Create Kibana alerting v2 rules with YAML
Define Kibana alerting v2 rules as YAML documents for version control, infrastructure-as-code workflows, and bulk provisioning. The YAML format includes the complete rule definition: ES|QL query, schedule, recovery policy, state transitions, grouping, no-data handling, and notification policy references.

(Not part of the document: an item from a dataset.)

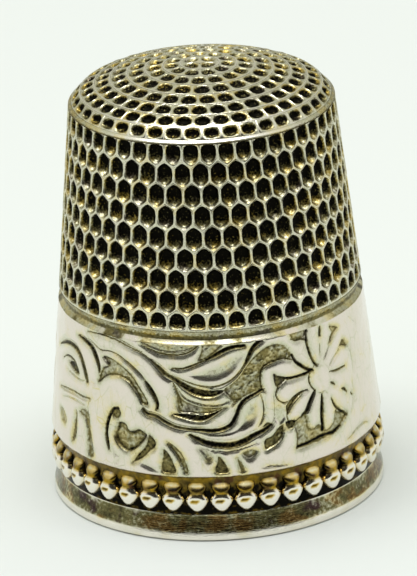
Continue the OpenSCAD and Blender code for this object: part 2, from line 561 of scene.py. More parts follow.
# ---------------------------------------------------------------------------------------------
# Geometry Nodes: one tree lays a small piece on many marks
# ---------------------------------------------------------------------------------------------

@dataclass(frozen=True)
class Placer:
    """Builds and runs the tree that sets copies of one small piece on marked places.

    Each mark is a vertex with two attributes: "size" scales the copy and "turn" rotates it.
    """

    name: str = "set_on_marks"
    seed: int = 7

    def tree(self) -> Tree:
        """Build the Geometry Nodes tree on the first call.

        Returns:
            The tree, which turns marks into copies of a piece as one dressed mesh.
        """
        if self.name in bpy.data.node_groups:
            return bpy.data.node_groups[self.name]
        tree = bpy.data.node_groups.new(self.name, "GeometryNodeTree")
        face = tree.interface
        face.new_socket("Marks", in_out="INPUT", socket_type="NodeSocketGeometry")
        face.new_socket("Piece", in_out="INPUT", socket_type="NodeSocketObject")
        face.new_socket("Depth Spread", in_out="INPUT", socket_type="NodeSocketFloat")
        face.new_socket("Seed", in_out="INPUT", socket_type="NodeSocketInt")
        face.new_socket("Finish", in_out="INPUT", socket_type="NodeSocketMaterial")
        face.new_socket("Set Pieces", in_out="OUTPUT", socket_type="NodeSocketGeometry")
        given = add(tree, "NodeGroupInput").outputs
        piece = add(tree, "GeometryNodeObjectInfo", None, {"Object": given["Piece"]})
        size = add(tree, "GeometryNodeInputNamedAttribute", {"data_type": "FLOAT_VECTOR"},
                   {"Name": "size"})
        turn = add(tree, "GeometryNodeInputNamedAttribute", {"data_type": "FLOAT_VECTOR"},
                   {"Name": "turn"})
        least = add(tree, "ShaderNodeMath", {"operation": "SUBTRACT"},
                    {0: 1.0, 1: given["Depth Spread"]})
        most = add(tree, "ShaderNodeMath", {"operation": "ADD"},
                   {0: 1.0, 1: given["Depth Spread"]})
        depth = add(tree, "FunctionNodeRandomValue", {"data_type": "FLOAT"},
                    {2: least.outputs[0], 3: most.outputs[0], "Seed": given["Seed"]})
        scale = add(tree, "ShaderNodeCombineXYZ", None, {"X": 1.0, "Y": 1.0,
                                                       "Z": depth.outputs[1]})
        full = add(tree, "ShaderNodeVectorMath", {"operation": "MULTIPLY"},
                   {0: size.outputs[0], 1: scale.outputs[0]})
        copies = add(tree, "GeometryNodeInstanceOnPoints", None,
                     {"Points": given["Marks"], "Instance": piece.outputs["Geometry"],
                      "Rotation": turn.outputs[0], "Scale": full.outputs[0]})
        real = add(tree, "GeometryNodeRealizeInstances", None,
                   {"Geometry": copies.outputs["Instances"]})
        dressed = add(tree, "GeometryNodeSetMaterial", None,
                      {"Geometry": real.outputs["Geometry"], "Material": given["Finish"]})
        add(tree, "NodeGroupOutput", None, {"Set Pieces": dressed.outputs["Geometry"]})
        return tree

    def place(self, tile: Shell, marks: np.ndarray, sizes: np.ndarray, turns: np.ndarray,
              spread: float, finish: Material) -> Shell:
        """Set one copy of a tile on each mark.

        Args:
            tile: the small piece, round its own origin.
            marks: where each copy goes.
            sizes: three scale factors for each copy.
            turns: three angles in radians for each copy.
            spread: share by which a copy's depth may differ from the tile's.
            finish: the material of the copies.

        Returns:
            All the copies as one shell, in the marks' units.
        """
        tile_mesh = bpy.data.meshes.new("tile")
        tile_mesh.from_pydata(tile.points.tolist(), [], tile.faces)
        tile_mesh.attributes.new("tarnish", "FLOAT", "POINT").data.foreach_set(
            "value", tile.tarnish.astype(np.float32))
        tile_object = bpy.data.objects.new("tile", tile_mesh)
        mark_mesh = bpy.data.meshes.new("marks")
        mark_mesh.from_pydata(marks.tolist(), [], [])
        for label, values in (("size", sizes), ("turn", turns)):
            layer = mark_mesh.attributes.new(label, "FLOAT_VECTOR", "POINT")
            layer.data.foreach_set("vector", values.astype(np.float32).ravel())
        holder = bpy.data.objects.new("marks", mark_mesh)
        for thing in (tile_object, holder):
            bpy.context.scene.collection.objects.link(thing)
        tree = self.tree()
        modifier = holder.modifiers.new("set", "NODES")
        modifier.node_group = tree
        keys = {item.name: item.identifier for item in tree.interface.items_tree
                if item.in_out == "INPUT"}
        modifier[keys["Piece"]] = tile_object
        modifier[keys["Depth Spread"]] = spread
        modifier[keys["Seed"]] = self.seed
        modifier[keys["Finish"]] = finish
        graph = bpy.context.evaluated_depsgraph_get()
        result = bpy.data.meshes.new_from_object(holder.evaluated_get(graph))
        holder.modifiers.clear()
        points = np.empty(len(result.vertices) * 3)
        result.vertices.foreach_get("co", points)
        tarnish = np.empty(len(result.vertices))
        result.attributes["tarnish"].data.foreach_get("value", tarnish)
        faces = [tuple(face.vertices) for face in result.polygons]
        for thing in (tile_object, holder):
            bpy.data.objects.remove(thing)
        for mesh in (tile_mesh, mark_mesh, result):
            bpy.data.meshes.remove(mesh)
        return Shell(points.reshape(-1, 3), faces, tarnish)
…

A complete alert-mode rule in YAML:
kind: alert
metadata:
name: checkout-error-rate-by-route
owner: platform
labels: ["production", "checkout"]
time_field: "@timestamp"
schedule:
every: 1m
lookback: 20m
evaluation:
query:
base: |
FROM metrics-*
| STATS avg_cpu = AVG(system.cpu.total.pct) BY host.name
| WHERE env == "production"
condition: "WHERE avg_cpu > 0.9"
recovery_policy:
type: query
query:
base: |
FROM metrics-*
| STATS avg_cpu = AVG(system.cpu.total.pct) BY host.name
condition: "WHERE avg_cpu < 0.67"
state_transition:
pending_operator: OR
pending_count: 3
pending_timeframe: 5m
recovering_operator: AND
recovering_count: 2
recovering_timeframe: 10m
grouping:
fields: [host.name]
no_data:
behavior: no_data
timeframe: 15m
notification_policies:
- ref: "policies/service-alerts-v1"
- ref: "policies/pagerduty-sev1-v1"
| Field | Type | Required | Description |
|---|---|---|---|
kind |
string | Yes | alert or signal |
metadata |
object | Yes | Rule identity and categorization |
time_field |
string | No | Time field for lookback filtering. Defaults to @timestamp |
schedule |
object | Yes | Execution schedule |
evaluation |
object | Yes | ES|QL query configuration |
recovery_policy |
object | No | Recovery detection (alert mode only) |
state_transition |
object | No | Activation and recovery thresholds (alert mode only) |
grouping |
object | No | Fields to group alert events by |
no_data |
object | No | Behavior when query returns no results |
notification_policies |
array | No | References to notification policies |
| Field | Type | Required | Description |
|---|---|---|---|
metadata.name |
string | Yes | Rule name |
metadata.owner |
string | No | Rule owner |
metadata.labels |
array | No | Tags for filtering and organization |
| Field | Type | Required | Description |
|---|---|---|---|
schedule.every |
duration | Yes | Execution interval (for example, 1m, 5m, 1h) |
schedule.lookback |
duration | No | Time window for query evaluation |
| Field | Type | Required | Description |
|---|---|---|---|
evaluation.query.base |
string | Yes | Base ES|QL query |
evaluation.query.condition |
string | No | WHERE clause for breaching rows. Required when no_data is configured |
| Field | Type | Required | Description |
|---|---|---|---|
recovery_policy.type |
string | Yes | query or no_breach |
recovery_policy.query.base |
string | No | Recovery query (when type is query) |
recovery_policy.query.condition |
string | No | Recovery condition |
| Field | Type | Required | Description |
|---|---|---|---|
state_transition.pending_count |
integer | No | Consecutive breaches before activating |
state_transition.pending_timeframe |
duration | No | Time window for pending evaluation |
state_transition.pending_operator |
string | No | AND or OR — how to combine count and timeframe |
state_transition.recovering_count |
integer | No | Consecutive recoveries before deactivating |
state_transition.recovering_timeframe |
duration | No | Time window for recovery evaluation |
state_transition.recovering_operator |
string | No | AND or OR |
| Field | Type | Required | Description |
|---|---|---|---|
grouping.fields |
array | No | Fields to group by (for example, [host.name, service.name]) |
| Field | Type | Required | Description |
|---|---|---|---|
no_data.behavior |
string | No | no_data, last_status, or recover |
no_data.timeframe |
duration | No | How long before no-data is detected |
A minimal detect-mode rule:
kind: signal
metadata:
name: http-500-errors
schedule:
every: 5m
lookback: 5m
evaluation:
query:
base: |
FROM logs-*
| WHERE http.response.status_code >= 500
| STATS error_count = COUNT(*) BY service.name
| KEEP service.name, error_count
In the rule creation UI, you can toggle between the interactive form and YAML mode at any time. Changes made in one mode are reflected in the other. This lets you use the form for quick edits and switch to YAML for full control or to copy the rule definition for version control.
The update API accepts partial payloads. You can update any field except kind (changing the kind would require handling active alert transitions). Setting a field to null clears it. Omitting a field preserves the existing value.